◆ **Records shown**:
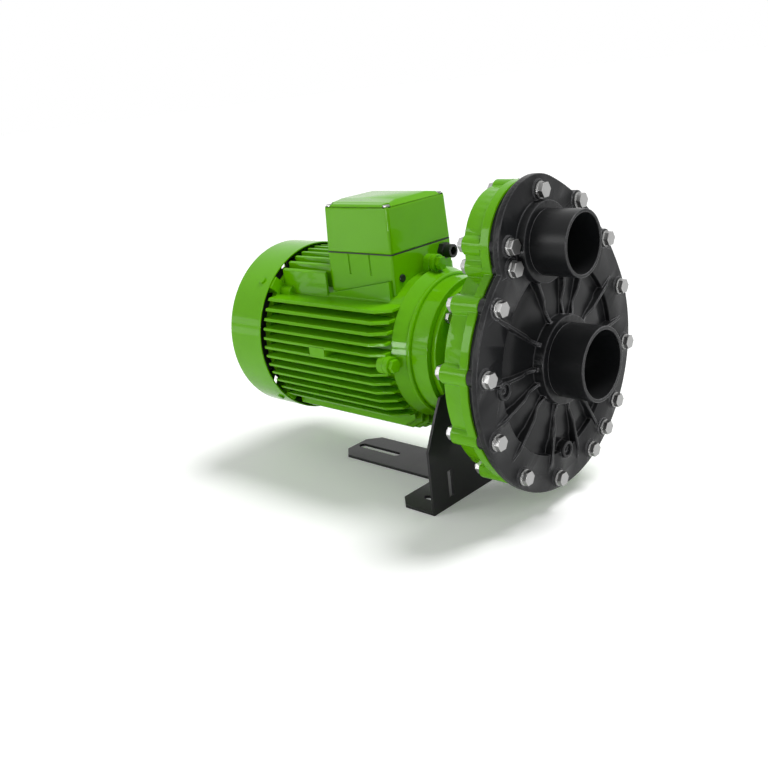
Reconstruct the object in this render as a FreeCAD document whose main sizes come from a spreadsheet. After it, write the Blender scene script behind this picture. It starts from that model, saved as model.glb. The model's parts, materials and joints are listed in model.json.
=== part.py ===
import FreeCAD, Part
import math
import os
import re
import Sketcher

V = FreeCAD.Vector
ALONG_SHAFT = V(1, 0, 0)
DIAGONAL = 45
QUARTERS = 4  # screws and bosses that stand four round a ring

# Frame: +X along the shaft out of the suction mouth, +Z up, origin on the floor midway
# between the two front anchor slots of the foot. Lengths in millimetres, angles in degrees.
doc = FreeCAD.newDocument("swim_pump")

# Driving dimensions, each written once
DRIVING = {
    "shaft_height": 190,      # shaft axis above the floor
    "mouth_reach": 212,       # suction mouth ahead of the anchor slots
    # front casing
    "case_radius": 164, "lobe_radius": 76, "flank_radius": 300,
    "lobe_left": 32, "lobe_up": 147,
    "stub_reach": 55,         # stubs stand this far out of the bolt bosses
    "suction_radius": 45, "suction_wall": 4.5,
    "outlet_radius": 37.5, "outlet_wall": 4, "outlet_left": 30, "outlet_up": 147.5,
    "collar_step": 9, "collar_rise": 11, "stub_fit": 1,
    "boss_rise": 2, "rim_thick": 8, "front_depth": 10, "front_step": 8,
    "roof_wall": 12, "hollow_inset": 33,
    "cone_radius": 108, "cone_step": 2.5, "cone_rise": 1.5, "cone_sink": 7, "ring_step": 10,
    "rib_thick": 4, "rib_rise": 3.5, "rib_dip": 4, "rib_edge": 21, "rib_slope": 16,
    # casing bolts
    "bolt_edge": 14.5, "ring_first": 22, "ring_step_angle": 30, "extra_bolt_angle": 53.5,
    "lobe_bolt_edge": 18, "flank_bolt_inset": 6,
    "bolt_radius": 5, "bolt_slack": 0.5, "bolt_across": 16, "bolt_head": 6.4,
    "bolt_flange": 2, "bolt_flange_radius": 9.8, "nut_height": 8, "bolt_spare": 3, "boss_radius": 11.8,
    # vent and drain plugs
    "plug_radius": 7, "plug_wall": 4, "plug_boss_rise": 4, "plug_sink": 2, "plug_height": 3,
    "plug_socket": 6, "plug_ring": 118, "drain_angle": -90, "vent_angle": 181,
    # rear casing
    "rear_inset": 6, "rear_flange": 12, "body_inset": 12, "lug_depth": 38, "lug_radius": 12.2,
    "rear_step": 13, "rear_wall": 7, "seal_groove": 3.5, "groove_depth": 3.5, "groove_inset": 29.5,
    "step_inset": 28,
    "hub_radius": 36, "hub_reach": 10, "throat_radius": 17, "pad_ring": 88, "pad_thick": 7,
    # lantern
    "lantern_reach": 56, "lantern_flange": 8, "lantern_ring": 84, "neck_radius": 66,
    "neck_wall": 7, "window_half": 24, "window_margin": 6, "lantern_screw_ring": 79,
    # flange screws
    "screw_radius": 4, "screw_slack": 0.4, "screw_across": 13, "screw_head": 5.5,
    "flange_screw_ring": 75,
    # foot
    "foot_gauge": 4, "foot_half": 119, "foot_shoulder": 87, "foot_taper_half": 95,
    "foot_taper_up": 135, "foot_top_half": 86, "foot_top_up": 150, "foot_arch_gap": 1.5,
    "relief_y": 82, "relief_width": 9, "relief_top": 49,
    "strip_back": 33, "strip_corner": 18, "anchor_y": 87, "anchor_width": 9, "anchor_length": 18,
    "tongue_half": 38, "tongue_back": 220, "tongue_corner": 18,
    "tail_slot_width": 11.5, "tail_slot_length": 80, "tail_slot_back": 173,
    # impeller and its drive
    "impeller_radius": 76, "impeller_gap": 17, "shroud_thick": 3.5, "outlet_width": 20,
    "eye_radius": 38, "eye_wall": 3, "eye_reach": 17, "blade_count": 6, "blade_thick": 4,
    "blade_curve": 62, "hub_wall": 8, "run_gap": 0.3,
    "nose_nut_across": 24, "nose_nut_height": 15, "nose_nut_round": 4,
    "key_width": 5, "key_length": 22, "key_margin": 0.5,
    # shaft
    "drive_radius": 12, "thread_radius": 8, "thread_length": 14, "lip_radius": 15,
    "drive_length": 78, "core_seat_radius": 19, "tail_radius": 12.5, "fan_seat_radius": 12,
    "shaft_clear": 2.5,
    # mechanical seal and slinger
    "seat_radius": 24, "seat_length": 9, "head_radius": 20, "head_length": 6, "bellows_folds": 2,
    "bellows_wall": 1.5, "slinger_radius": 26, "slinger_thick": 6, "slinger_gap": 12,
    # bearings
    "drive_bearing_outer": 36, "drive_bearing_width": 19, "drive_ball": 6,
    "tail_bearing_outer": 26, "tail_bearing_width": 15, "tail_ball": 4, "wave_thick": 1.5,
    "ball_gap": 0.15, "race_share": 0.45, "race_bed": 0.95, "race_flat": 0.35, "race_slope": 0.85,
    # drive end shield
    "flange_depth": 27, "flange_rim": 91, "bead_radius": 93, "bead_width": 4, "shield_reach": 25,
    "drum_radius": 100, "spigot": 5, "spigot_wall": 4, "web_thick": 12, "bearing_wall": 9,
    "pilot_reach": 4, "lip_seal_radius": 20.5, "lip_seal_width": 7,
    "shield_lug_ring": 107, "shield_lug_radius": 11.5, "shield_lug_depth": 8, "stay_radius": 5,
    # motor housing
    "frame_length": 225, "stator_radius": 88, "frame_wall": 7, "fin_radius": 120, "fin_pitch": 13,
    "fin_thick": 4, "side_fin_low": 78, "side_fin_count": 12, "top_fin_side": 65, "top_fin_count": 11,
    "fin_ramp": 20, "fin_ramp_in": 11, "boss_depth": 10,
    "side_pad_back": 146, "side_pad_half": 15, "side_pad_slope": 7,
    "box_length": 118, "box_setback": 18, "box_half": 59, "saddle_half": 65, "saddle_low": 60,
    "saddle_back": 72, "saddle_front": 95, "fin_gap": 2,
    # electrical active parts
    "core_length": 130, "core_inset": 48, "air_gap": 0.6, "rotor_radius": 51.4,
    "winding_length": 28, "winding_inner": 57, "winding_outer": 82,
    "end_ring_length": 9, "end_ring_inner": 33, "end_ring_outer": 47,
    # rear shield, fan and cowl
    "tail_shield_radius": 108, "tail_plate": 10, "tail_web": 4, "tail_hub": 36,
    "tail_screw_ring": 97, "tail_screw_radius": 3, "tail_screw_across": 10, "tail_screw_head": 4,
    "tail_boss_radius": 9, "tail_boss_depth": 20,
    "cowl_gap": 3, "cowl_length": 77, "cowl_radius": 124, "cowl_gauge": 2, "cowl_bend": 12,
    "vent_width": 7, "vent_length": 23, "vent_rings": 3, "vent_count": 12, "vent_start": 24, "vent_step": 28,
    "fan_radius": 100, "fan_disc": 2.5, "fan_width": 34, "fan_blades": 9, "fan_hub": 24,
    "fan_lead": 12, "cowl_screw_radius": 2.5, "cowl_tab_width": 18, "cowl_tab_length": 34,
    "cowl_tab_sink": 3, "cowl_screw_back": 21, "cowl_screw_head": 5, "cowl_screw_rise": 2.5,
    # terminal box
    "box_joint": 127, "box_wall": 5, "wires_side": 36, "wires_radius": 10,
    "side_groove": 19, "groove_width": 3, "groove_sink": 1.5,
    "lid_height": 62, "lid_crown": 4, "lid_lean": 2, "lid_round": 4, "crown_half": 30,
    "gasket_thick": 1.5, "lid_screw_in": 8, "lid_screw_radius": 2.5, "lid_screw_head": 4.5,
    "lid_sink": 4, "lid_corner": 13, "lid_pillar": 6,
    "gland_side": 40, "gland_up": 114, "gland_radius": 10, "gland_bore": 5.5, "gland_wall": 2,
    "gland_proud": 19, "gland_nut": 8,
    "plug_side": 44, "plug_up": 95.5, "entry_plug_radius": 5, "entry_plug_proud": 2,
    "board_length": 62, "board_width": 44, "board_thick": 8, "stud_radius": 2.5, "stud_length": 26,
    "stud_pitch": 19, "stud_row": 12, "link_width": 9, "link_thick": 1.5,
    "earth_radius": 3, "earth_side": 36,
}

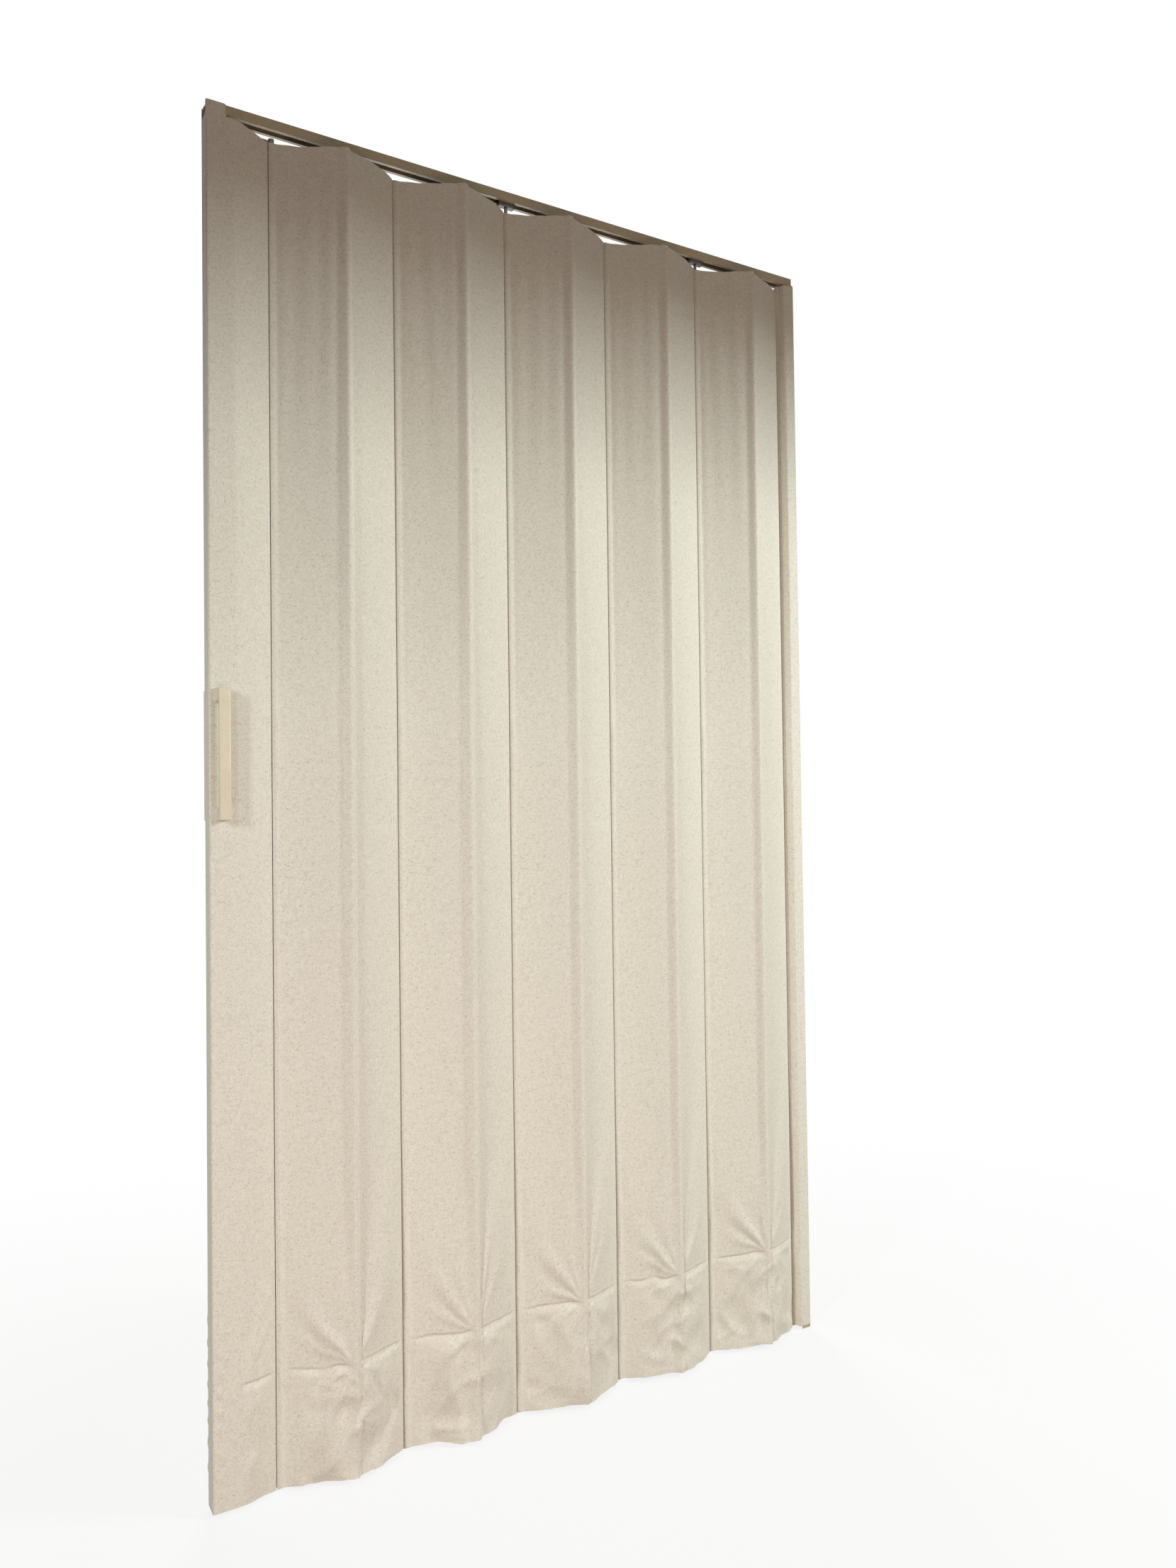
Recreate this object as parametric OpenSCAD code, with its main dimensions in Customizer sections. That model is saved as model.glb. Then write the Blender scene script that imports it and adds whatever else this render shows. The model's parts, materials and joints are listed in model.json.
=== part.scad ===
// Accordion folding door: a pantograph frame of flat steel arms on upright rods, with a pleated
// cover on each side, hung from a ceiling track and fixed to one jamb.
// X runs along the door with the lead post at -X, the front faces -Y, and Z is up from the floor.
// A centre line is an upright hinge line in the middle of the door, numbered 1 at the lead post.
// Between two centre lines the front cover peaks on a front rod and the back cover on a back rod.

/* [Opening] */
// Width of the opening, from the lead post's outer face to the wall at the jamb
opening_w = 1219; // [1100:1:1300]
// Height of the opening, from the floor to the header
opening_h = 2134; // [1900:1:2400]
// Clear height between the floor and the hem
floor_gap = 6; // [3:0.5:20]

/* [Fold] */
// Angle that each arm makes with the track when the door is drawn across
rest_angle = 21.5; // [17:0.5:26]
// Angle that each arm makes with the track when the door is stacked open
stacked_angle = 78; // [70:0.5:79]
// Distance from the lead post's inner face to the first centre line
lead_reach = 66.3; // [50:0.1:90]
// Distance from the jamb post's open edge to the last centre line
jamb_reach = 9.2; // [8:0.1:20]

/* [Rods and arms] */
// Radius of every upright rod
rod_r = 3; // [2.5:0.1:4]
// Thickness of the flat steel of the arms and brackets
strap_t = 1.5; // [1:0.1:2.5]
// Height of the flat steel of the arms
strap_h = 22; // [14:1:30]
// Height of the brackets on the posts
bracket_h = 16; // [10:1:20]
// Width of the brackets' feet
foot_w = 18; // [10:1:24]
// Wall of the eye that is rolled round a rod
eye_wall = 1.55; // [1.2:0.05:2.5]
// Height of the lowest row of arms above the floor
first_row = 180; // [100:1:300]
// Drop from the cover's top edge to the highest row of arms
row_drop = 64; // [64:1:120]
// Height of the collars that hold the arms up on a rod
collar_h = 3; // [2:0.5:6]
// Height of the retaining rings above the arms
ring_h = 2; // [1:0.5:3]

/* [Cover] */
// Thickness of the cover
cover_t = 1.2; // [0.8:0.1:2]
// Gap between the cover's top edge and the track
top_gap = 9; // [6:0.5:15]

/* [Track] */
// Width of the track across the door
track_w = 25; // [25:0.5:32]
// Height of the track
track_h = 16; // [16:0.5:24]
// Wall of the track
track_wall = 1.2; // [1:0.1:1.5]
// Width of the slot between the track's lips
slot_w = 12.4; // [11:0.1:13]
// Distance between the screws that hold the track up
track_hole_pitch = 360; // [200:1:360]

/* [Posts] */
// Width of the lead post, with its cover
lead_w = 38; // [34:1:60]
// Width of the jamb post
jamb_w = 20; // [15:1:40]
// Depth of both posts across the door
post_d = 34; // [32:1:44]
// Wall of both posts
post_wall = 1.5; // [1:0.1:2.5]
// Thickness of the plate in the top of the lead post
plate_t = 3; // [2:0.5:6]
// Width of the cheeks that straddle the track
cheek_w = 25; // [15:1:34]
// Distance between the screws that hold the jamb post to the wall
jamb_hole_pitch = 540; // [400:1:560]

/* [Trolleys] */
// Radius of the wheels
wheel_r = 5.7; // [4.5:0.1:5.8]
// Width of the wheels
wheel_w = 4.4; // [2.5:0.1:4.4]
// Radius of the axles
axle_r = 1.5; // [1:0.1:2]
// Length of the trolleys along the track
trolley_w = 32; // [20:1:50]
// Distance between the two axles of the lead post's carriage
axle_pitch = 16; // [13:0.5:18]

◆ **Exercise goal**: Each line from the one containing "Recreate this object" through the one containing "ring_h = 2; // [1:0.5:3]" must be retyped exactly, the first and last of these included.

◆ **Written response**:
Recreate this object as parametric OpenSCAD code, with its main dimensions in Customizer sections. That model is saved as model.glb. Then write the Blender scene script that imports it and adds whatever else this render shows. The model's parts, materials and joints are listed in model.json.
=== part.scad ===
// Accordion folding door: a pantograph frame of flat steel arms on upright rods, with a pleated
// cover on each side, hung from a ceiling track and fixed to one jamb.
// X runs along the door with the lead post at -X, the front faces -Y, and Z is up from the floor.
// A centre line is an upright hinge line in the middle of the door, numbered 1 at the lead post.
// Between two centre lines the front cover peaks on a front rod and the back cover on a back rod.

/* [Opening] */
// Width of the opening, from the lead post's outer face to the wall at the jamb
opening_w = 1219; // [1100:1:1300]
// Height of the opening, from the floor to the header
opening_h = 2134; // [1900:1:2400]
// Clear height between the floor and the hem
floor_gap = 6; // [3:0.5:20]

/* [Fold] */
// Angle that each arm makes with the track when the door is drawn across
rest_angle = 21.5; // [17:0.5:26]
// Angle that each arm makes with the track when the door is stacked open
stacked_angle = 78; // [70:0.5:79]
// Distance from the lead post's inner face to the first centre line
lead_reach = 66.3; // [50:0.1:90]
// Distance from the jamb post's open edge to the last centre line
jamb_reach = 9.2; // [8:0.1:20]

/* [Rods and arms] */
// Radius of every upright rod
rod_r = 3; // [2.5:0.1:4]
// Thickness of the flat steel of the arms and brackets
strap_t = 1.5; // [1:0.1:2.5]
// Height of the flat steel of the arms
strap_h = 22; // [14:1:30]
// Height of the brackets on the posts
bracket_h = 16; // [10:1:20]
// Width of the brackets' feet
foot_w = 18; // [10:1:24]
// Wall of the eye that is rolled round a rod
eye_wall = 1.55; // [1.2:0.05:2.5]
// Height of the lowest row of arms above the floor
first_row = 180; // [100:1:300]
// Drop from the cover's top edge to the highest row of arms
row_drop = 64; // [64:1:120]
// Height of the collars that hold the arms up on a rod
collar_h = 3; // [2:0.5:6]
// Height of the retaining rings above the arms
ring_h = 2; // [1:0.5:3]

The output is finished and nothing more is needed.